HF2456 is the Department of Human Services’ continuing care policy bill. However, the Association of Residential Resources in Minnesota, a consortium of 150 providers supporting people with disabilities, had proposed its own bill based on a set of working group recommendations and industry experience.

Rep. Jim Abeler (R-Anoka) merged the ARRM proposals into HF2456, which he sponsors, with hope that a mutually-agreed upon piece of legislation will raise to the surface. The bill was approved as amended by the House Health and Services Reform Committee March 6 and sent to the House Civil Law Committee.

Sen. Sean Nienow (R-Cambridge) sponsors SF2234, a companion which awaits action by the full Senate.

New statewide standards and payment methods would be created under the bill to comply with new federal health care laws. A sample framework for calculating new payment rates was created by the department, but ARRM members said the proposed data used to create the framework doesn’t adequately reflect the work done by a working group and that estimated “shadow rates” would cause drastic cuts in fees for some provider services.

For example, Homeward Bound serves 60 people with severe disabilities through department waivers.

“We have run some initial shadow rates on a website that the department has created.
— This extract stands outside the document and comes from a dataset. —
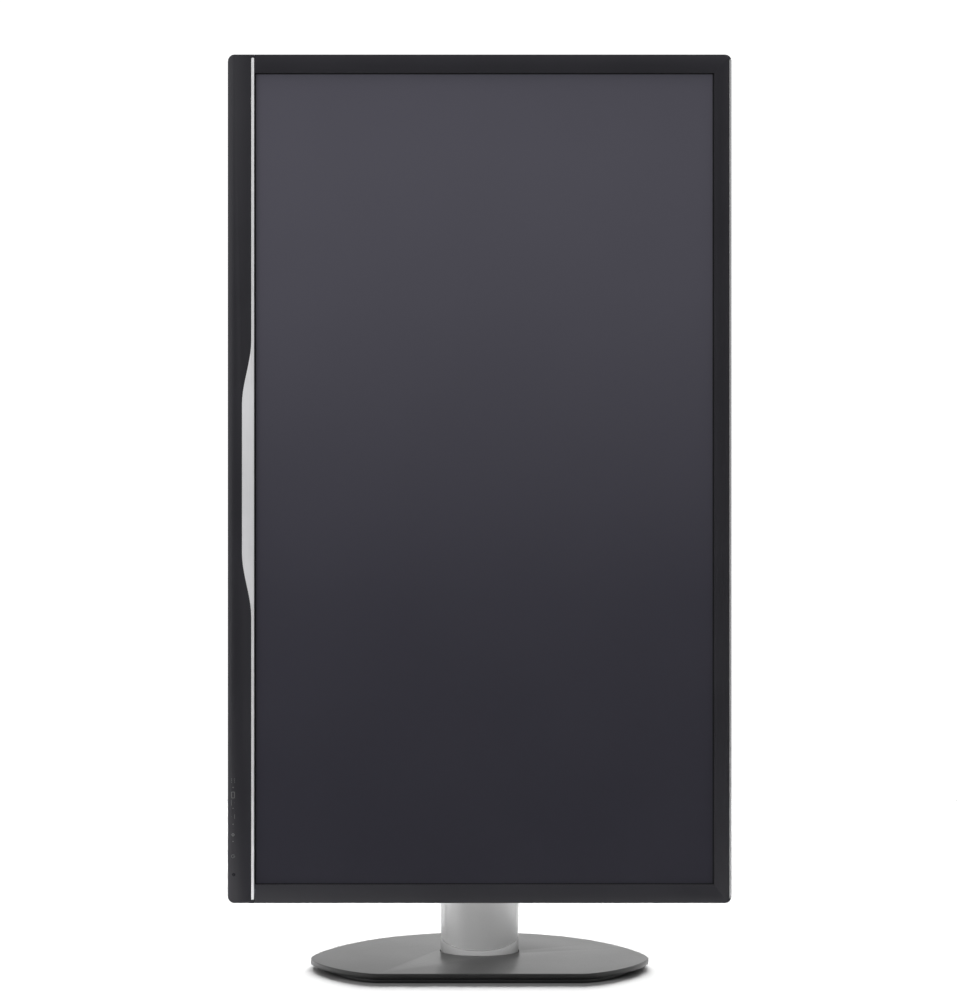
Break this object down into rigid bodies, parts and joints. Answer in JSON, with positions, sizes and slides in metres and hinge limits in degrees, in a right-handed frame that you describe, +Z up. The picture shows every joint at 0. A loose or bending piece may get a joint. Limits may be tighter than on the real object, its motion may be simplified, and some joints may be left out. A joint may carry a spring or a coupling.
{
  "type": "computer monitor",
  "caption": "Flat desktop monitor, display upright on a round column that swivels, lifts, tilts and pivots, over a low oval metal base.",
  "frame": {"origin": "on the table, under the middle of the base's plan", "axes": "+Z up, -Y out of the screen towards the viewer, +X to the viewer's right; display upright, pivot at 0"},
  "size_m": [0.4406, 0.2746, 0.8095],
  "materials": {
    "base_metal": "black satin lacquer on die-cast metal, which mirrors its surroundings at low angles",
    "plinth_plastic": "fine matt black",
    "steel": "zinc-plated sheet and bar",
    "rubber": "matt black",
    "nylon": "natural nylon",
    "column_metal": "fine satin silver",
    "head_plastic": "black, finely grained",
    "bezel_plastic": "black, fine matt grain",
    "rear_plastic": "black, spark-eroded grain",
    "silver_trim": "bright satin silver",
    "screen_glass": "dark hard-coated antiglare film over the glass",
    "clear_sheet": "milky acrylic",
    "board": "green solder mask",
    "socket_shell": "nickel-plated shells",
    "inlet_plastic": "black",
    "button_plastic": "black, satin"
  },
  "bodies": {
    "base": {"base_cover": "base_metal", "base_plinth": "plinth_plastic", "base_weight": "steel", "foot_1": "rubber", "foot_2": "rubber", "foot_3": "rubber", "foot_4": "rubber", "swivel_spindle": "steel", "swivel_nut": "steel", "swivel_washer": "nylon"},
    "column": {"column_sleeve": "column_metal", "swivel_collar": "column_metal", "column_bush": "nylon", "guide_rail": "steel", "spring_drum": "nylon", "lift_spring": "steel"},
    "post": {"lift_post": "column_metal", "post_slider": "nylon", "head_bracket": "steel", "head_cover": "head_plastic", "tilt_shaft": "steel", "tilt_washer_left": "nylon", "tilt_washer_right": "nylon"},
    "head": {"tilt_head": "head_plastic", "pivot_washer": "nylon"},
    "display": {"rear_cover": "rear_plastic", "bezel_frame": "bezel_plastic", "bezel_chin": "bezel_plastic", "accent_strip": "silver_trim", "top_trim": "silver_trim", "lcd_glass": "screen_glass", "diffuser_sheet": "clear_sheet", "light_guide": "clear_sheet", "led_strip": "clear_sheet", "backlight_pan": "steel", "mount_bracket": "steel", "vesa_plate": "steel", "pivot_spindle": "steel", "pivot_nut": "steel", "plate_screw_1": "steel", "plate_screw_2": "steel", "plate_screw_3": "steel", "plate_screw_4": "steel", "socket_bay": "rear_plastic", "hdmi_socket_1": "socket_shell", "hdmi_socket_2": "socket_shell", "display_socket": "socket_shell", "usb_hub_inlet": "socket_shell", "usb_socket_1": "socket_shell", "usb_socket_2": "socket_shell", "audio_jack": "socket_shell", "power_inlet": "inlet_plastic", "main_board": "board", "power_board": "board", "key_board": "board"},
    "menu_button_1_body": {"menu_button_1": "button_plastic"},
    "menu_button_2_body": {"menu_button_2": "button_plastic"},
    "menu_button_3_body": {"menu_button_3": "button_plastic"},
    "menu_button_4_body": {"menu_button_4": "button_plastic"},
    "power_button_body": {"power_button": "button_plastic"}
  },
  "joints": [
    {"name": "swivel", "type": "hinge", "parent": "base", "child": "column", "pos_m": [0, 0.011, 0.0085], "axis": [0, 0, 1], "range_deg": [-170, 170]},
    {"name": "height", "type": "slide", "parent": "column", "child": "post", "axis": [0, 0, 1], "range_m": [-0.05, 0]},
    {"name": "tilt", "type": "hinge", "parent": "post", "child": "head", "pos_m": [0, -0.032, 0.4385], "axis": [-1, 0, 0], "range_deg": [-5, 20]},
    {"name": "pivot", "type": "hinge", "parent": "head", "child": "display", "pos_m": [0, -0.057, 0.4385], "axis": [0, -1, 0], "range_deg": [0, 90]},
    {"name": "menu_button_1_press", "type": "slide", "parent": "display", "child": "menu_button_1_body", "axis": [1, 0, 0], "range_m": [0, 0.0008], "stiffness_N_per_m": 500, "springref_m": -0.001},
    {"name": "menu_button_2_press", "type": "slide", "parent": "display", "child": "menu_button_2_body", "axis": [1, 0, 0], "range_m": [0, 0.0008], "stiffness_N_per_m": 500, "springref_m": -0.001},
    {"name": "menu_button_3_press", "type": "slide", "parent": "display", "child": "menu_button_3_body", "axis": [1, 0, 0], "range_m": [0, 0.0008], "stiffness_N_per_m": 500, "springref_m": -0.001},
    {"name": "menu_button_4_press", "type": "slide", "parent": "display", "child": "menu_button_4_body", "axis": [1, 0, 0], "range_m": [0, 0.0008], "stiffness_N_per_m": 500, "springref_m": -0.001},
    {"name": "power_button_press", "type": "slide", "parent": "display", "child": "power_button_body", "axis": [1, 0, 0], "range_m": [0, 0.0008], "stiffness_N_per_m": 500, "springref_m": -0.001}
  ]
}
The numbers are catastrophic for Homeward Bound,” said CEO Don Priebe, who estimated a 7.5 percent cut in revenue under the proposal.
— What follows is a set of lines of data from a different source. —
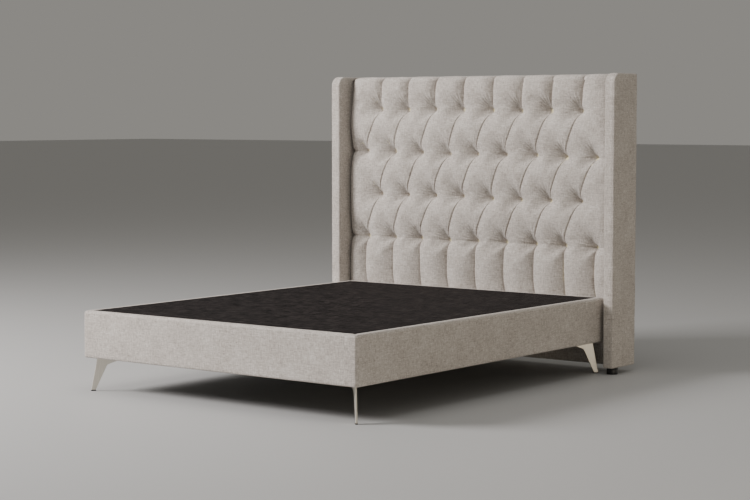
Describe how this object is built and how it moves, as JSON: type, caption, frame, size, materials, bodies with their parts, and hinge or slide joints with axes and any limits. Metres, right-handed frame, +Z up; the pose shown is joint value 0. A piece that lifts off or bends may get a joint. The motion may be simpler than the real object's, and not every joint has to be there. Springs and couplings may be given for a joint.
{
  "type": "upholstered headboard bed",
  "caption": "Padded platform bed base on steel blade legs, with a tall winged headboard in diamond deep tufting and plain woven fabric.",
  "frame": {"origin": "on the floor, in the middle of the bed's overall outline", "axes": "+Z up, +Y towards the headboard, +X to the right of someone looking from the foot end at the headboard"},
  "size_m": [1.66, 2.032, 1.394],
  "materials": {
    "upholstery_fabric": "plain woven, slightly slubbed",
    "deck_cloth": "dark flat non-slip cloth",
    "felt": "needled felt pad",
    "foam": "cut upholstery foam",
    "dust_cloth": "black non-woven dust cloth",
    "pine": "planed, unfinished",
    "plywood": "sanded sheet",
    "leg_steel": "satin",
    "zinc_steel": "zinc plated",
    "glide_plastic": "moulded",
    "black_plastic": "moulded, satin"
  },
  "bodies": {
    "root": {"border_foot": "upholstery_fabric", "border_head": "upholstery_fabric", "border_left": "upholstery_fabric", "border_right": "upholstery_fabric", "tufted_cover": "upholstery_fabric", "lower_panel_cover": "upholstery_fabric", "wing_cover_left": "upholstery_fabric", "wing_cover_right": "upholstery_fabric", "deck_cloth": "deck_cloth", "deck_felt": "felt", "deck_board": "plywood", "tuft_board": "plywood", "base_dust_cover": "dust_cloth", "headboard_back_cover": "dust_cloth", "headboard_foam": "foam", "base_left_rail": "pine", "base_right_rail": "pine", "base_foot_rail": "pine", "base_head_rail": "pine", "base_centre_rail": "pine", "corner_block_front_left": "pine", "corner_block_front_right": "pine", "corner_block_rear_left": "pine", "corner_block_rear_right": "pine", "deck_slat_1": "pine", "deck_slat_2": "pine", "deck_slat_3": "pine", "deck_slat_4": "pine", "deck_slat_5": "pine", "deck_slat_6": "pine", "deck_slat_7": "pine", "deck_slat_8": "pine", "headboard_stile_left": "pine", "headboard_stile_right": "pine", "headboard_centre_stile": "pine", "headboard_bottom_rail": "pine", "headboard_mid_rail": "pine", "headboard_top_rail": "pine", "wing_board_left": "pine", "wing_board_right": "pine", "leg_front_left": "leg_steel", "leg_front_right": "leg_steel", "leg_rear_left": "leg_steel", "leg_rear_right": "leg_steel", "glide_front_left": "glide_plastic", "glide_front_right": "glide_plastic", "glide_rear_left": "glide_plastic", "glide_rear_right": "glide_plastic", "centre_leg_pad": "glide_plastic", "centre_leg": "black_plastic", "headboard_foot_front_left": "black_plastic", "headboard_foot_rear_left": "black_plastic", "headboard_foot_front_right": "black_plastic", "headboard_foot_rear_right": "black_plastic", "bracket_left": "zinc_steel", "bracket_right": "zinc_steel", "base_bolt_left": "zinc_steel", "base_bolt_right": "zinc_steel", "headboard_bolt_left": "zinc_steel", "headboard_bolt_right": "zinc_steel"}
  },
  "joints": []
}
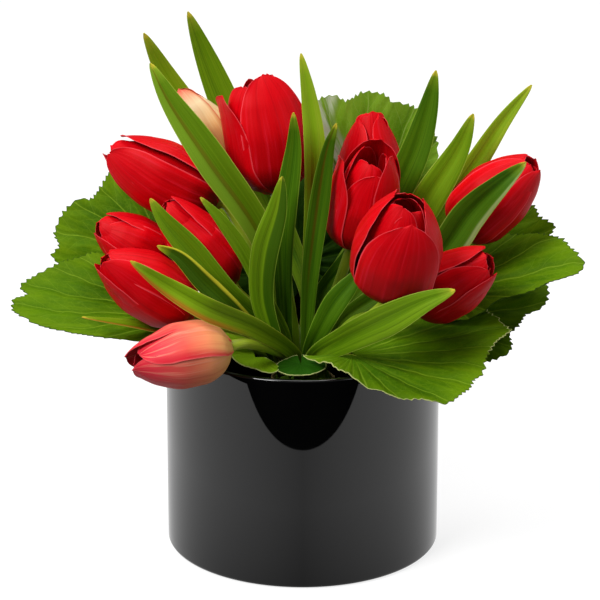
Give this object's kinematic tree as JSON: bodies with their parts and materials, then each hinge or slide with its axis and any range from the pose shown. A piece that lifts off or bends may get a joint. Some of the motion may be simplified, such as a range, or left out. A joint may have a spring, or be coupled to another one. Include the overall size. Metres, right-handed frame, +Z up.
{
  "type": "tulips in a vase",
  "caption": "Hand-tied bunch of red tulips with long strap leaves and a collar of broad toothed leaves, standing in a low black cylinder vase.",
  "frame": {"origin": "centre of the vase's base, on the surface it stands on", "axes": "+Z up along the vase's axis; -Y towards the side the bunch faces; +X to the right seen from that side"},
  "size_m": [0.3176, 0.2294, 0.2902],
  "materials": {
    "vase_black_glass": "gloss",
    "raffia": "matte",
    "stem_green": "satin",
    "petal_red": "satin",
    "petal_cream_orange": "satin",
    "petal_salmon": "satin",
    "leaf_green": "satin",
    "collar_green": "satin"
  },
  "bodies": {
    "root": {"vase": "vase_black_glass", "tie_band": "raffia", "stem_01": "stem_green", "stem_02": "stem_green", "stem_03": "stem_green", "stem_04": "stem_green", "stem_05": "stem_green", "stem_06": "stem_green", "stem_07": "stem_green", "stem_08": "stem_green", "stem_09": "stem_green", "stem_10": "stem_green", "stem_11": "stem_green", "stem_12": "stem_green", "stem_13": "stem_green", "stem_14": "stem_green", "bloom_01": "petal_red", "bloom_02": "petal_red", "bloom_03": "petal_cream_orange", "bloom_04": "petal_red", "bloom_05": "petal_red", "bloom_06": "petal_red", "bloom_07": "petal_salmon", "bloom_08": "petal_red", "bloom_09": "petal_red", "bloom_10": "petal_red", "bloom_11": "petal_red", "bloom_12": "petal_red", "bloom_13": "petal_red", "bloom_14": "petal_red", "leaf_01": "leaf_green", "leaf_02": "leaf_green", "leaf_03": "leaf_green", "leaf_04": "leaf_green", "leaf_05": "leaf_green", "leaf_06": "leaf_green", "leaf_07": "leaf_green", "leaf_08": "leaf_green", "leaf_09": "leaf_green", "leaf_10": "leaf_green", "leaf_11": "leaf_green", "leaf_12": "leaf_green", "leaf_13": "leaf_green", "leaf_14": "leaf_green", "leaf_15": "leaf_green", "leaf_16": "leaf_green", "leaf_17": "leaf_green", "leaf_18": "leaf_green", "leaf_19": "leaf_green", "leaf_20": "leaf_green", "collar_leaf_a": "collar_green", "collar_leaf_b": "collar_green", "collar_leaf_c": "collar_green", "collar_leaf_d": "collar_green", "collar_leaf_e": "collar_green", "collar_leaf_f": "collar_green", "collar_leaf_g": "collar_green", "collar_leaf_h": "collar_green", "collar_leaf_i": "collar_green", "collar_leaf_j": "collar_green"}
  },
  "joints": []
}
“People with the most severe disabilities are going to suffer the most because they’re the ones who are the most dependent on service,” Priebe said.

The other challenge to compromise is that, in light of the state budget constraints, proposals must be revenue neutral. “It has to do no harm,” Abeler said.

Rep. Tina Liebling (DFL-Rochester) said staying budget neutral is difficult.

“We can’t afford to waste a single dollar, but we have real needs for real people that we gotta pay for and I think that has been kind of dumped in your lap Rep. Abeler. I’d be glad to help if I could. This is a tough problem and I hope we can figure out a good way to solve it without really hurting some folks,” Liebling said.